┌──

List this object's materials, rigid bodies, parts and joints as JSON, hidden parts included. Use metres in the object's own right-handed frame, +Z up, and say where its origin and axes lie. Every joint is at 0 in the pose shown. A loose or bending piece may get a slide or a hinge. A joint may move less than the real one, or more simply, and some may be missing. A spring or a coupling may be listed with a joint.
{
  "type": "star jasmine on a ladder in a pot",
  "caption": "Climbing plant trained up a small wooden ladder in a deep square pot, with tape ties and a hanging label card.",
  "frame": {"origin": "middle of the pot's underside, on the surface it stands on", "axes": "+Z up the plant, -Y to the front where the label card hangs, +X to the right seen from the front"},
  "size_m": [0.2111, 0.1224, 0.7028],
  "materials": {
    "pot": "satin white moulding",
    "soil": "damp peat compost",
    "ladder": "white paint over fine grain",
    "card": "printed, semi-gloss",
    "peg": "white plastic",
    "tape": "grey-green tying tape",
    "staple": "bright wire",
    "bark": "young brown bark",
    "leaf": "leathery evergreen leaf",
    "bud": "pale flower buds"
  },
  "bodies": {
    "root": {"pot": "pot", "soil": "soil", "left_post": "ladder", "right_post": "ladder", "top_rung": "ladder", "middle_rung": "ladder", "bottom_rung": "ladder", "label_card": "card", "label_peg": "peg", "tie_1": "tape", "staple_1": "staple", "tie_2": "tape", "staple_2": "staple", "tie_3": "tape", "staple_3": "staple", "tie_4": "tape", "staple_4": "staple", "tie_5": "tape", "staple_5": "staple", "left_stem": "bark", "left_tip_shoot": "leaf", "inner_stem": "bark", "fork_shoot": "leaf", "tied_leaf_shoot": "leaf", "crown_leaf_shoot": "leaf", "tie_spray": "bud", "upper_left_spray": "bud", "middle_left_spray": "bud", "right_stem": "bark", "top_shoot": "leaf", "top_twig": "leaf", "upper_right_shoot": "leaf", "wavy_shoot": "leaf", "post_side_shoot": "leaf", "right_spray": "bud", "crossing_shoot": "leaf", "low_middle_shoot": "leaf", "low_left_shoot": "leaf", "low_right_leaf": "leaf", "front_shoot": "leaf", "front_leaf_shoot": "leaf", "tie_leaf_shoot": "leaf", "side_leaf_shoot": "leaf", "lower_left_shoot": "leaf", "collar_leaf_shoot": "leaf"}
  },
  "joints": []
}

└──

Each line of the material above needs to be quoted exactly, please.

▶ OUTPUT FOR THIS TASK:
List this object's materials, rigid bodies, parts and joints as JSON, hidden parts included. Use metres in the object's own right-handed frame, +Z up, and say where its origin and axes lie. Every joint is at 0 in the pose shown. A loose or bending piece may get a slide or a hinge. A joint may move less than the real one, or more simply, and some may be missing. A spring or a coupling may be listed with a joint.
{
  "type": "star jasmine on a ladder in a pot",
  "caption": "Climbing plant trained up a small wooden ladder in a deep square pot, with tape ties and a hanging label card.",
  "frame": {"origin": "middle of the pot's underside, on the surface it stands on", "axes": "+Z up the plant, -Y to the front where the label card hangs, +X to the right seen from the front"},
  "size_m": [0.2111, 0.1224, 0.7028],
  "materials": {
    "pot": "satin white moulding",
    "soil": "damp peat compost",
    "ladder": "white paint over fine grain",
    "card": "printed, semi-gloss",
    "peg": "white plastic",
    "tape": "grey-green tying tape",
    "staple": "bright wire",
    "bark": "young brown bark",
    "leaf": "leathery evergreen leaf",
    "bud": "pale flower buds"
  },
  "bodies": {
    "root": {"pot": "pot", "soil": "soil", "left_post": "ladder", "right_post": "ladder", "top_rung": "ladder", "middle_rung": "ladder", "bottom_rung": "ladder", "label_card": "card", "label_peg": "peg", "tie_1": "tape", "staple_1": "staple", "tie_2": "tape", "staple_2": "staple", "tie_3": "tape", "staple_3": "staple", "tie_4": "tape", "staple_4": "staple", "tie_5": "tape", "staple_5": "staple", "left_stem": "bark", "left_tip_shoot": "leaf", "inner_stem": "bark", "fork_shoot": "leaf", "tied_leaf_shoot": "leaf", "crown_leaf_shoot": "leaf", "tie_spray": "bud", "upper_left_spray": "bud", "middle_left_spray": "bud", "right_stem": "bark", "top_shoot": "leaf", "top_twig": "leaf", "upper_right_shoot": "leaf", "wavy_shoot": "leaf", "post_side_shoot": "leaf", "right_spray": "bud", "crossing_shoot": "leaf", "low_middle_shoot": "leaf", "low_left_shoot": "leaf", "low_right_leaf": "leaf", "front_shoot": "leaf", "front_leaf_shoot": "leaf", "tie_leaf_shoot": "leaf", "side_leaf_shoot": "leaf", "lower_left_shoot": "leaf", "collar_leaf_shoot": "leaf"}
  },
  "joints": []
}